Andy Baler
In the late 1990s, Andy Baler was asked to become a board member of the non-profit founded to champion the Cape’s small-boat fishermen. “I fight like hell for things,” he said, “especially for those who typically don’t get a fair shake.”
He knew many of the fishermen who started the Cape Cod Commercial Hook Fishermen’s Association, now the Cape Cod Commercial Fishermen’s Alliance. With a degree in fisheries biology, he also had experience in the industry as owner of Nantucket Fish Company, which processed, bought and sold fish, as well as Yarmouth Oyster Farms, his aquaculture grant on Lewis Bay. He had also managed Cape Quality Bluefin and served on fisheries advisory boards.
Baler, a Yarmouth resident, said yes and spent the next 16 years making sure decisions about the future of the peninsula’s fleets weren’t made by others.
“We never had a voice,” he remembered. “Independents didn’t have voices.” Over the intervening decades the need for the organization has grown. So has Baler’s experience as he has added restaurant ownership - Bluefins Sushi and Saki Bar in Chatham and Falmouth - and other accomplishments to his fisheries-centric resume.
Bureaucracy and regulations have become even more complex since he started in the industry.
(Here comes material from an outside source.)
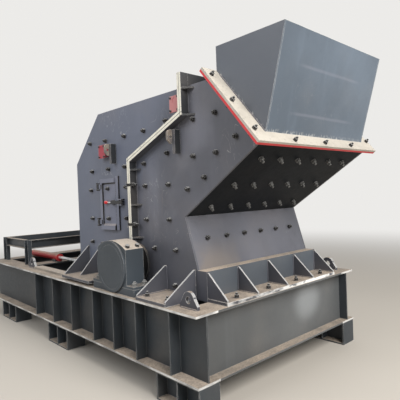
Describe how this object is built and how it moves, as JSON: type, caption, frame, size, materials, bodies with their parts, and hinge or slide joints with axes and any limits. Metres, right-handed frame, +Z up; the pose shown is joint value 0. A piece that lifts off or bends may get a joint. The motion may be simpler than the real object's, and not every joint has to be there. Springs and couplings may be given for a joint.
{
  "type": "hammer crusher",
  "caption": "Hammer crusher on a beam base, with a sloping feed hopper, bolted housing, bearing blocks and a rear housing that slides back on rails.",
  "frame": {"origin": "centre of the whole machine's footprint on the floor", "axes": "-Y faces the feed hopper's front, +Y runs back along the base to the cylinders, +X to the right seen from the front, +Z up"},
  "size_m": [2.14, 4.799, 2.628],
  "materials": {
    "slate_paint": "satin, dusty",
    "red_paint": "satin, dusty",
    "faded_red_paint": "matt, faded",
    "bright_steel": "polished",
    "rail_steel": "worn, dusty",
    "rotor_steel": "rough"
  },
  "bodies": {
    "frame": {"side_beam_left": "slate_paint", "side_beam_right": "slate_paint", "cross_beams": "slate_paint", "base_feet": "slate_paint", "slide_rails": "rail_steel", "lifting_lugs": "slate_paint", "front_side_plate_left": "slate_paint", "front_side_plate_right": "slate_paint", "under_slope_plate": "slate_paint", "lower_slope_plate": "slate_paint", "front_wall": "slate_paint", "front_top_plate": "slate_paint", "mouth_flange": "red_paint", "front_joint_flanges": "slate_paint", "front_joint_flange_top": "slate_paint", "front_foot_flange": "slate_paint", "side_foot_flanges": "slate_paint", "hopper_flange": "red_paint", "hopper_sides": "slate_paint", "hopper_end_plates": "slate_paint", "front_adjusters": "slate_paint", "bearing_pedestals": "slate_paint", "bearing_blocks": "slate_paint", "bearing_covers": "slate_paint", "cylinder_barrels": "red_paint", "barrel_mounts": "slate_paint", "stand_posts": "slate_paint", "stand_side_rails": "slate_paint", "stand_cross_rails": "slate_paint"},
    "rear_housing": {"rear_side_plate_left": "slate_paint", "rear_side_plate_right": "slate_paint", "rear_wall": "slate_paint", "rear_slope_plate": "slate_paint", "rear_top_plate": "slate_paint", "rear_joint_flanges": "slate_paint", "rear_joint_flange_top": "slate_paint", "clamp_lugs": "slate_paint", "skids": "slate_paint", "rear_adjusters": "slate_paint", "cover_plates": "faded_red_paint", "rod_lugs": "slate_paint", "piston_rods": "bright_steel", "door_frame_left": "slate_paint", "door_frame_right": "slate_paint"},
    "door_left": {"access_door_left": "slate_paint", "door_latch_left": "bright_steel"},
    "door_right": {"access_door_right": "slate_paint", "door_latch_right": "bright_steel"},
    "rotor": {"rotor": "rotor_steel", "rotor_discs": "rotor_steel", "hammers": "rotor_steel", "oil_slingers": "rail_steel"}
  },
  "joints": [
    {"name": "housing_slide", "type": "slide", "parent": "frame", "child": "rear_housing", "axis": [0, 1, 0], "range_m": [0, 0.7]},
    {"name": "door_left_hinge", "type": "hinge", "parent": "rear_housing", "child": "door_left", "pos_m": [-0.791, -0.1605, 1.469], "axis": [0, 0, -1], "range_deg": [0, 110]},
    {"name": "door_right_hinge", "type": "hinge", "parent": "rear_housing", "child": "door_right", "pos_m": [0.791, -0.1605, 1.469], "axis": [0, 0, 1], "range_deg": [0, 110]},
    {"name": "rotor_spin", "type": "hinge", "parent": "frame", "child": "rotor", "pos_m": [0, -0.7655, 0.938], "axis": [1, 0, 0], "continuous": true}
  ]
}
“It’s evolved to the point where you can’t make it as an independent without help representing you and your business,” Baler said. “You need a serious organization that has infrastructure.”
Baler believes the Fishermen’s Alliance is that organization, which is why he has stepped back on the board. He said the organization’s strong track record proves it can and will help the industry on the Cape.
“Now we have to get more results to help them succeed,” he said. “People’s backs are against the wall all the time.”